### Given exercise
Extract from the listing each line in which the word "joints" appears.

### Dataset excerpt
+ + + + + + +
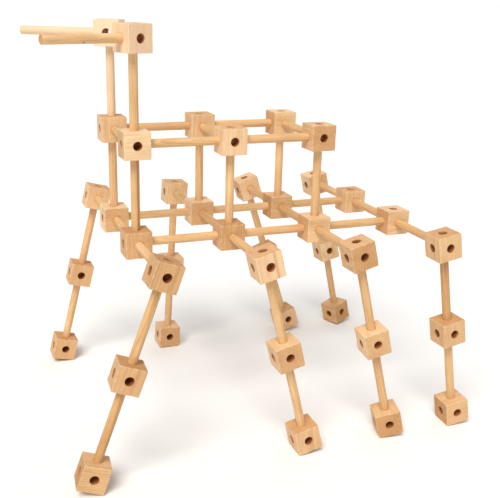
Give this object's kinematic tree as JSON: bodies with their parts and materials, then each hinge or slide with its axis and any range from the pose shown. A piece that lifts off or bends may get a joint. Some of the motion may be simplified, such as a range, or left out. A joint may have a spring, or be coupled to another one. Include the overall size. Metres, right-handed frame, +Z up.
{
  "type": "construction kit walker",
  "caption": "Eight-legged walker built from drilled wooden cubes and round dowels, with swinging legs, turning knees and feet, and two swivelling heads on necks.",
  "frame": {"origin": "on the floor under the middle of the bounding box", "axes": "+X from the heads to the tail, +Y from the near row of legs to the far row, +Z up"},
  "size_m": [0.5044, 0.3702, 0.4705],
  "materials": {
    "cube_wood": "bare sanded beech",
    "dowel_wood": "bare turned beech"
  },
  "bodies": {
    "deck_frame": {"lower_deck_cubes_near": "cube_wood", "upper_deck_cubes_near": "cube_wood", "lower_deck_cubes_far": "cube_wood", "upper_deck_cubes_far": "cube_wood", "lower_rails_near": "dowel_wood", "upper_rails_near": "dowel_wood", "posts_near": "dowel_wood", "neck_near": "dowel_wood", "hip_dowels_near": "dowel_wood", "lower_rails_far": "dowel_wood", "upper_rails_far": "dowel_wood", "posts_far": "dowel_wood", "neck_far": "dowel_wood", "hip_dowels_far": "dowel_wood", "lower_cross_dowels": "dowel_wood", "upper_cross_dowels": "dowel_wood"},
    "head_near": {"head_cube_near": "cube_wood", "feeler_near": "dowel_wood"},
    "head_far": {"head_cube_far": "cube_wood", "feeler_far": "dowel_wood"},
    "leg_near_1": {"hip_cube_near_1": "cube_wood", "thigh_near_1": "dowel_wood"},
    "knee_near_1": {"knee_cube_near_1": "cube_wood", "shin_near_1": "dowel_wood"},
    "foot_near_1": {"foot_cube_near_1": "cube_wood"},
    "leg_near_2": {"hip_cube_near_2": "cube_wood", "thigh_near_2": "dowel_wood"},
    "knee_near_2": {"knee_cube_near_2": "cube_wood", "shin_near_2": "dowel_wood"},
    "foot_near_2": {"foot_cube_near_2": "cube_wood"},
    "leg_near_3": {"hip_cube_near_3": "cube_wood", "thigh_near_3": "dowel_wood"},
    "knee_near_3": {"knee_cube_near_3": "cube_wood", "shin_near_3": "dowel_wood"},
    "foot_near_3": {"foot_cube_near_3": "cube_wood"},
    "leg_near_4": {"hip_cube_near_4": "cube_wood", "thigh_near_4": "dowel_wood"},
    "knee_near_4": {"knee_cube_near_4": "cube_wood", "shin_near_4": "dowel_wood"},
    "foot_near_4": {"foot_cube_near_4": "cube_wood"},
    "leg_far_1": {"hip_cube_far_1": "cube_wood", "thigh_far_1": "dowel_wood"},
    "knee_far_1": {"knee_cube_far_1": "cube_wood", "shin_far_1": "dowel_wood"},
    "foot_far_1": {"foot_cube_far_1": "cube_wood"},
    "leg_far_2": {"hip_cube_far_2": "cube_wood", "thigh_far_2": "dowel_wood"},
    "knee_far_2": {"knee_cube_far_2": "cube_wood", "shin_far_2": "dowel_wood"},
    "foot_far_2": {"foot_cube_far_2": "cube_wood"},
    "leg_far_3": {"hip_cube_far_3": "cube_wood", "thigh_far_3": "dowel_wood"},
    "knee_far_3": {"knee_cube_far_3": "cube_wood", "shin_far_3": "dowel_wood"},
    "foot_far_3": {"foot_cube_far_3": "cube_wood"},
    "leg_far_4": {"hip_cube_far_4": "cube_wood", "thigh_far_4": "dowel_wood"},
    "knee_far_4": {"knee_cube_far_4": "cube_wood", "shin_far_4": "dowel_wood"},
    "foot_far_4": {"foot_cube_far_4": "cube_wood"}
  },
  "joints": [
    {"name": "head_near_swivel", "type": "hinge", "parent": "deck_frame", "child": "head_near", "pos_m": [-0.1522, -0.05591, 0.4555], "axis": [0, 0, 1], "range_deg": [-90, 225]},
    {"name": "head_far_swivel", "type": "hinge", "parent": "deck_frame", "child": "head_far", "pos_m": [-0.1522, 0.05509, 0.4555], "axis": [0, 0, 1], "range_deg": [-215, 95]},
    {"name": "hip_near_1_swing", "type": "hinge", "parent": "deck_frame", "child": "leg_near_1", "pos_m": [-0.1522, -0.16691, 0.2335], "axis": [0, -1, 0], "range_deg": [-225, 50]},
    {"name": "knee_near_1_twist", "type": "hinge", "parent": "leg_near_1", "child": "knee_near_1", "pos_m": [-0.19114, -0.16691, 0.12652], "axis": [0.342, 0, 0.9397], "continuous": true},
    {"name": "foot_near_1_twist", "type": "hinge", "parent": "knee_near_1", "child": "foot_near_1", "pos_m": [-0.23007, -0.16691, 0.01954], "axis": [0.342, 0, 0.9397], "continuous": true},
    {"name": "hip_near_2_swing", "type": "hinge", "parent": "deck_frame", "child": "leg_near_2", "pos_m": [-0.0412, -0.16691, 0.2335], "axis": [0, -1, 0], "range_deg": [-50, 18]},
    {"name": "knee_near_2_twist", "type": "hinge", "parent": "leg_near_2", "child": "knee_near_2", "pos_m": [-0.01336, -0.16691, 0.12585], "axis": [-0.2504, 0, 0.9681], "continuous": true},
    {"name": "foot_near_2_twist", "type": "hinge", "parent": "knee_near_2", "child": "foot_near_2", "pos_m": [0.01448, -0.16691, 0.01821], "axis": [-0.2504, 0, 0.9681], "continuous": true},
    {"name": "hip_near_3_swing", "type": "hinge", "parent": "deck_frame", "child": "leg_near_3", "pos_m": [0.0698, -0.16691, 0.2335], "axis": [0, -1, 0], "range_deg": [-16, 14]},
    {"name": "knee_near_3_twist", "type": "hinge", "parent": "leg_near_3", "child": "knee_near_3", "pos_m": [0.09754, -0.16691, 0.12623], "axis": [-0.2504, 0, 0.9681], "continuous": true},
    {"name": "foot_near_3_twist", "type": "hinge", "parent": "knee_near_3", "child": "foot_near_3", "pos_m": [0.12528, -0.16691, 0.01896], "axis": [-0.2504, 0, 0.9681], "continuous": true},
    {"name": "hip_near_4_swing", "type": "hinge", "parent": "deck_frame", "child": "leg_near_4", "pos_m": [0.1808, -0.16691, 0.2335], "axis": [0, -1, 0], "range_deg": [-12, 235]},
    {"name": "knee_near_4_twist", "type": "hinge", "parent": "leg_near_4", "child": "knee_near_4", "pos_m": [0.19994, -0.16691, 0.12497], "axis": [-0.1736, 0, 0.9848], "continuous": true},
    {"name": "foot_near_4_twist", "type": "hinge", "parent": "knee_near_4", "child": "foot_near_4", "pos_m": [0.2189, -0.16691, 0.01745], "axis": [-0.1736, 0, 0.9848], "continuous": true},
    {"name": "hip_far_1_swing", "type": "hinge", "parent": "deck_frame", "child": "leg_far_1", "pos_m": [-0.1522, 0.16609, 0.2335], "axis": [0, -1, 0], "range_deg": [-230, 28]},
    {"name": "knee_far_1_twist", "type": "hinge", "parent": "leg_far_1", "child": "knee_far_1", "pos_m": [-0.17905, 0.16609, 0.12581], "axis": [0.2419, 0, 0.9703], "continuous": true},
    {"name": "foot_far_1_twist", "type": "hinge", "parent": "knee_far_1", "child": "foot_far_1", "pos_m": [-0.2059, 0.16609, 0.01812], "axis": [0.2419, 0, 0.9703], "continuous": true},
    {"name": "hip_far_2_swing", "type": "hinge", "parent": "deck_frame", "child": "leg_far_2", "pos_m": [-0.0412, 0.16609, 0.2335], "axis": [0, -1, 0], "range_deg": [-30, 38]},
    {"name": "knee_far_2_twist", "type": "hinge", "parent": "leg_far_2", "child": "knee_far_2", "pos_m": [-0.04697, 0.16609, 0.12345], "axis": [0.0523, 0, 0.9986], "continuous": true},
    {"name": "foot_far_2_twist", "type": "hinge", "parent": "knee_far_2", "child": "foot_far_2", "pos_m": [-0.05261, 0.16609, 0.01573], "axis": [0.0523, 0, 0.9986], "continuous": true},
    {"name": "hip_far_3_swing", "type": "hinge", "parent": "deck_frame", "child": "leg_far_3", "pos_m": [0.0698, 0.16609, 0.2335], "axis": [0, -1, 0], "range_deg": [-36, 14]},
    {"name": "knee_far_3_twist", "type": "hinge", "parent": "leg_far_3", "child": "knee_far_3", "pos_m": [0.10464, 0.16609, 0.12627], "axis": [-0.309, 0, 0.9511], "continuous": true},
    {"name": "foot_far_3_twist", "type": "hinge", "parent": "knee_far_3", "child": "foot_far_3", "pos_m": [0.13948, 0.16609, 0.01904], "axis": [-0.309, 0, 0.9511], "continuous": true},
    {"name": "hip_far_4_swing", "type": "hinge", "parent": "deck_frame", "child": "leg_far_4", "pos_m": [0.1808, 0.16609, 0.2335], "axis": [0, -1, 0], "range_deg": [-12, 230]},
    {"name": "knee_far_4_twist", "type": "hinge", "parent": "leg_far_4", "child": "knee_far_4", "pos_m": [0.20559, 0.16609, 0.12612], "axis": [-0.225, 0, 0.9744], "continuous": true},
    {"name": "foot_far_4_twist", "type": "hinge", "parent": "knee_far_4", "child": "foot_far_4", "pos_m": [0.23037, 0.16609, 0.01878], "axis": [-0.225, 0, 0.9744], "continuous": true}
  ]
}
+ + + + + + +
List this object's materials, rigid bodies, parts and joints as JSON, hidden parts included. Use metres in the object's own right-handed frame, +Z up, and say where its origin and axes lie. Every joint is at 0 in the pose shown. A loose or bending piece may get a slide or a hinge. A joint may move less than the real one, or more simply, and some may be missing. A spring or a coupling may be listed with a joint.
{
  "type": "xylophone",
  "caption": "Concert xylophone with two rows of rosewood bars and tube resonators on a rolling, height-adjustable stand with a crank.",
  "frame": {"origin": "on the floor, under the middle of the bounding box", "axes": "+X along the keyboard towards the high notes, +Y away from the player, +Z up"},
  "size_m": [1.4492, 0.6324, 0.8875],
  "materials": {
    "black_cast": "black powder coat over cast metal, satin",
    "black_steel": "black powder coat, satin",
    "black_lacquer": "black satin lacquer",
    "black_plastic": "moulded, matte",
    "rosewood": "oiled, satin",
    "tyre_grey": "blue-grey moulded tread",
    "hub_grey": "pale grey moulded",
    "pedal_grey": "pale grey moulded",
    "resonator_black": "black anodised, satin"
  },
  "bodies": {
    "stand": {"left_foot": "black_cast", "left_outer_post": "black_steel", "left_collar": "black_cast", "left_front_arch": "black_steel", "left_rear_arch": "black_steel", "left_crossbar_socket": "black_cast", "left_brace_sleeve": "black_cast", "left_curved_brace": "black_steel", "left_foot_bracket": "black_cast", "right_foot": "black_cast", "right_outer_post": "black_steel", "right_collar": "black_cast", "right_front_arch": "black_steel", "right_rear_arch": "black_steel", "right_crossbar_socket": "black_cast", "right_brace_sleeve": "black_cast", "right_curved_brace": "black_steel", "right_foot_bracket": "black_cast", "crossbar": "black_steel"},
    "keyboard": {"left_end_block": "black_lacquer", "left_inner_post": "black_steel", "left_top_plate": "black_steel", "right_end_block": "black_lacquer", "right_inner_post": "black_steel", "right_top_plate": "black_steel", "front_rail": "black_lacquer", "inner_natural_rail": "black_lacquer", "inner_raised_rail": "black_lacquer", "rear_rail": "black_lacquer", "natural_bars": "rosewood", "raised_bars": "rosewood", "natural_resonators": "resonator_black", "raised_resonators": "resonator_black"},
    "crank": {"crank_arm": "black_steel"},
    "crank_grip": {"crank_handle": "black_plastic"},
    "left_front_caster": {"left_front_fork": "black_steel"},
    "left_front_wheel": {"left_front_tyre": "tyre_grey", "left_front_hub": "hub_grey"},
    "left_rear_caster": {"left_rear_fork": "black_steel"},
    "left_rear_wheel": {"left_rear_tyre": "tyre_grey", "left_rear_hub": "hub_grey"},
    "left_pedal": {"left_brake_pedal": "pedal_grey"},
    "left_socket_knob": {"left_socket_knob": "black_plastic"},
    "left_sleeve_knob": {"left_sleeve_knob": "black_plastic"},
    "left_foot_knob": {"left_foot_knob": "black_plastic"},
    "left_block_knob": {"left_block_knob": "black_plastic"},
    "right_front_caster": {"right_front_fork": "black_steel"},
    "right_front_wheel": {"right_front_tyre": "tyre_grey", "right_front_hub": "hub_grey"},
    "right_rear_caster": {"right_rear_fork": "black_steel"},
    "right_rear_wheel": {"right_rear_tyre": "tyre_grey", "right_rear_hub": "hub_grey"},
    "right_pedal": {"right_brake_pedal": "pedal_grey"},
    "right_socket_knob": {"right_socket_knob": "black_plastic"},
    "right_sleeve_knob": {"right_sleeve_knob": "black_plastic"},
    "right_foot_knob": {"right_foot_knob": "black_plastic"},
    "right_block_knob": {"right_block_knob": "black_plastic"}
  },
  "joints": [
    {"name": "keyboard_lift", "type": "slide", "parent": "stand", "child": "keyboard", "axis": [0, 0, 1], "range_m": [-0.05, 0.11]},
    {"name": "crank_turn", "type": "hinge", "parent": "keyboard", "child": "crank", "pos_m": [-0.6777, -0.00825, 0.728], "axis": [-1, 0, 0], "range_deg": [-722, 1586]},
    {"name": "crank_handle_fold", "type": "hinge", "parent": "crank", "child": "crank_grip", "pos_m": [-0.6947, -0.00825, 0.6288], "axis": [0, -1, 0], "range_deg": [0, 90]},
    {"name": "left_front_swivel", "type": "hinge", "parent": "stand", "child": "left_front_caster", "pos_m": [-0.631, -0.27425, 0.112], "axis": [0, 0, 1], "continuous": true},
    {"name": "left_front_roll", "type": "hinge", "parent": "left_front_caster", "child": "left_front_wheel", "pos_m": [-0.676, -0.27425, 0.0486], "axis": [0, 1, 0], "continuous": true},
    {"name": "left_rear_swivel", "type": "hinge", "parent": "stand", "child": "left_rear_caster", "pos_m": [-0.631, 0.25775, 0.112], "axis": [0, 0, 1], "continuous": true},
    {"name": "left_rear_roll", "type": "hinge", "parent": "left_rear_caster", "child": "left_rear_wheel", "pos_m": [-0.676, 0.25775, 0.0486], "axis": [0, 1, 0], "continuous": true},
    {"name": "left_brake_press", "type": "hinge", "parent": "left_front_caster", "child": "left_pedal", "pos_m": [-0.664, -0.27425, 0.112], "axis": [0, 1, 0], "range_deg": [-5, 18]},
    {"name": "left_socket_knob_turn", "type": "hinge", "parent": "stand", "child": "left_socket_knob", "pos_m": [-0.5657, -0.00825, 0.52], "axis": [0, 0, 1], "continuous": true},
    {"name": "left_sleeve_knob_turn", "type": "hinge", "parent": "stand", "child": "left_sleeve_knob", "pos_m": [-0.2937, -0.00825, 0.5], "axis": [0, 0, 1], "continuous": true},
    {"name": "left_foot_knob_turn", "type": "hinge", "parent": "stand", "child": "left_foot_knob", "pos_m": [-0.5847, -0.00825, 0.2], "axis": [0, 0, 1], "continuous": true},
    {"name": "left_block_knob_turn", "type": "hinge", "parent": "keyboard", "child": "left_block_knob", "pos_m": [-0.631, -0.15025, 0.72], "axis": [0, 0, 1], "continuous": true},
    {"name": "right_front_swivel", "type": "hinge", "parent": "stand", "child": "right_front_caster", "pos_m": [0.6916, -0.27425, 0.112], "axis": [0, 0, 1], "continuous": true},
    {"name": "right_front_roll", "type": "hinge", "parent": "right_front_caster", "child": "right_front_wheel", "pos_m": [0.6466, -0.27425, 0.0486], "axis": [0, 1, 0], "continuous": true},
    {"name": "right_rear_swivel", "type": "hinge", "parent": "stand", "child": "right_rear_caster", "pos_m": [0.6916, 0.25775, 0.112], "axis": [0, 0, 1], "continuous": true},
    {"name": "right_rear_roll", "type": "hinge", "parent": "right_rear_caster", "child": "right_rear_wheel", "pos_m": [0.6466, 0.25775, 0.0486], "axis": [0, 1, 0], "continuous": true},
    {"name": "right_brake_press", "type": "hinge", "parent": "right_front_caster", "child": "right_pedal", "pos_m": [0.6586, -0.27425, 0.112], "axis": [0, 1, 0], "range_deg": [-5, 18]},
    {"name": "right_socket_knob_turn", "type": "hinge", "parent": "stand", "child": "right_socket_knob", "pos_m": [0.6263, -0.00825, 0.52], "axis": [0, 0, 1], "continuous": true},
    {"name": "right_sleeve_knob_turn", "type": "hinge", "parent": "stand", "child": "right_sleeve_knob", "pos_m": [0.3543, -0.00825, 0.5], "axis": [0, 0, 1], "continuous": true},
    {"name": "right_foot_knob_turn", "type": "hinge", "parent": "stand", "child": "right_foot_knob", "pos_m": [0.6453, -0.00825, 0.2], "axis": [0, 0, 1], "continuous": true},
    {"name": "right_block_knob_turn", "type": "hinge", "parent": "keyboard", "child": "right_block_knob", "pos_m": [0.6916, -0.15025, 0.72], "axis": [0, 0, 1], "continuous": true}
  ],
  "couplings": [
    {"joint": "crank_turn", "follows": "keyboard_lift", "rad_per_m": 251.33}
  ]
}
+ + + + + + +
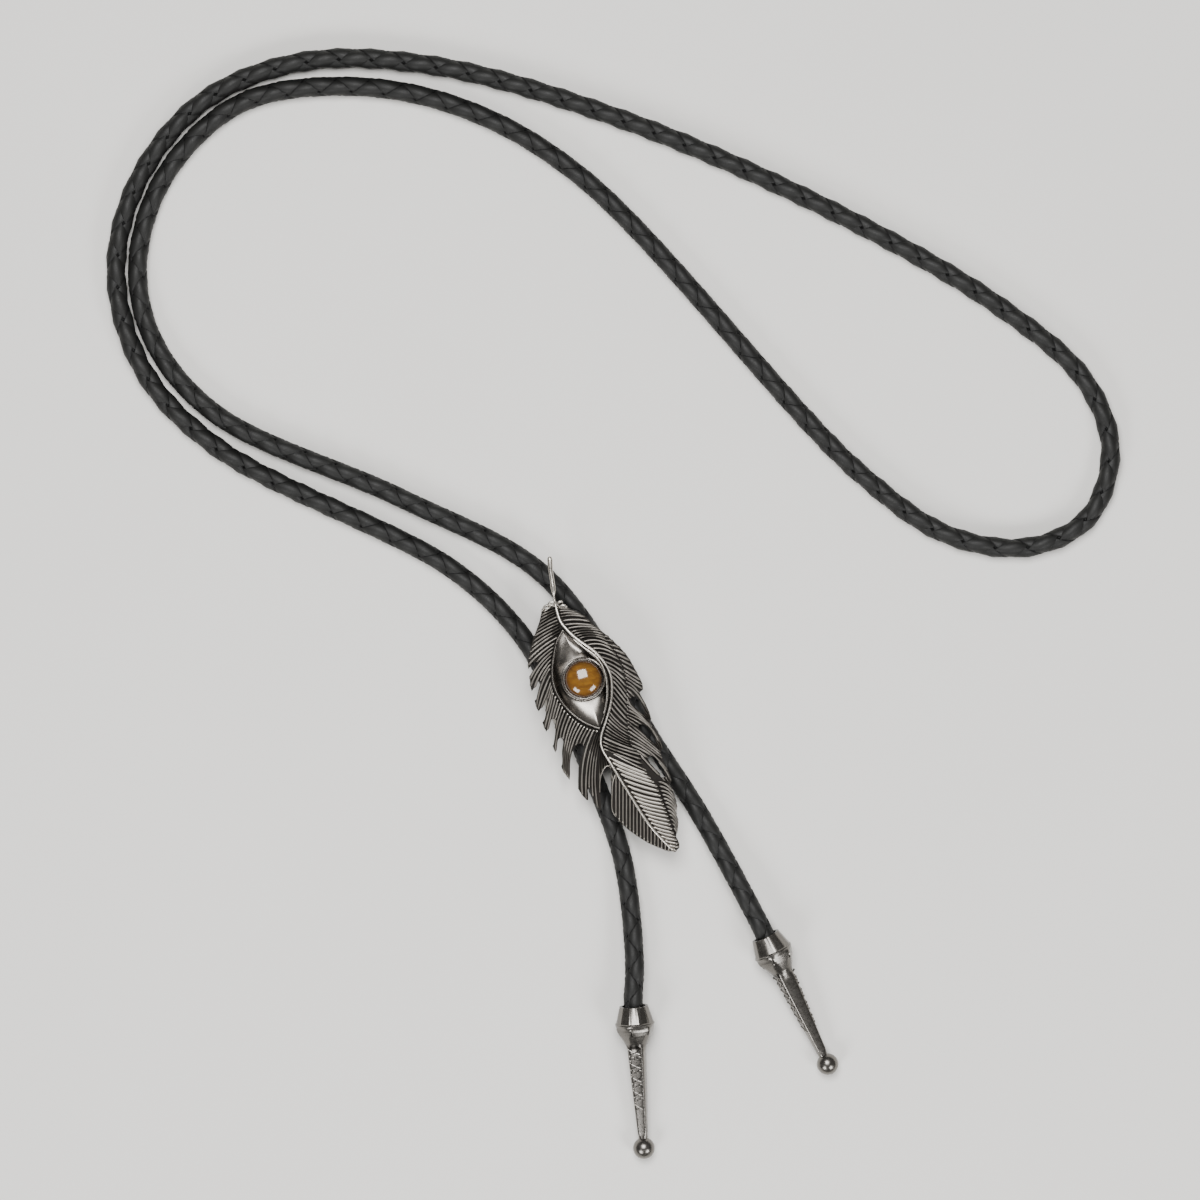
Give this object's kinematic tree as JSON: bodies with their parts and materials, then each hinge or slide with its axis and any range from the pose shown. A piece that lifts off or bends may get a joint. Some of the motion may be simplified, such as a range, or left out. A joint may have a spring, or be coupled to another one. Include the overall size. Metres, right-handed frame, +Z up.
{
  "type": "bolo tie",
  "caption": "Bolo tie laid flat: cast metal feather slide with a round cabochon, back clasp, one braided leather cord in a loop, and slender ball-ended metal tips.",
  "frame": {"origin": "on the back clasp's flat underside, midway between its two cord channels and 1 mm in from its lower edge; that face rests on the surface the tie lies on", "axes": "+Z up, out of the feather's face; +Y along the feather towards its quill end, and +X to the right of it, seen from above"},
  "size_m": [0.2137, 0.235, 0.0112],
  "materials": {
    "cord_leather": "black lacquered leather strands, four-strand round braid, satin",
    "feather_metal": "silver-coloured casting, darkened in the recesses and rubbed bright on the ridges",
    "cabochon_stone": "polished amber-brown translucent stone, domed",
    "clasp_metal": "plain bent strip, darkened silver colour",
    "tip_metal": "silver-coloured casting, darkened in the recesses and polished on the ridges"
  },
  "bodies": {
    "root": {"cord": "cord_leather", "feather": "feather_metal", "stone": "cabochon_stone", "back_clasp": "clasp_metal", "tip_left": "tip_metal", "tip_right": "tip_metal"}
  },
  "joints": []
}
+ + + + + + +
### Solution for this task
  "joints": [
List this object's materials, rigid bodies, parts and joints as JSON, hidden parts included. Use metres in the object's own right-handed frame, +Z up, and say where its origin and axes lie. Every joint is at 0 in the pose shown. A loose or bending piece may get a slide or a hinge. A joint may move less than the real one, or more simply, and some may be missing. A spring or a coupling may be listed with a joint.
  "joints": [
  "joints": []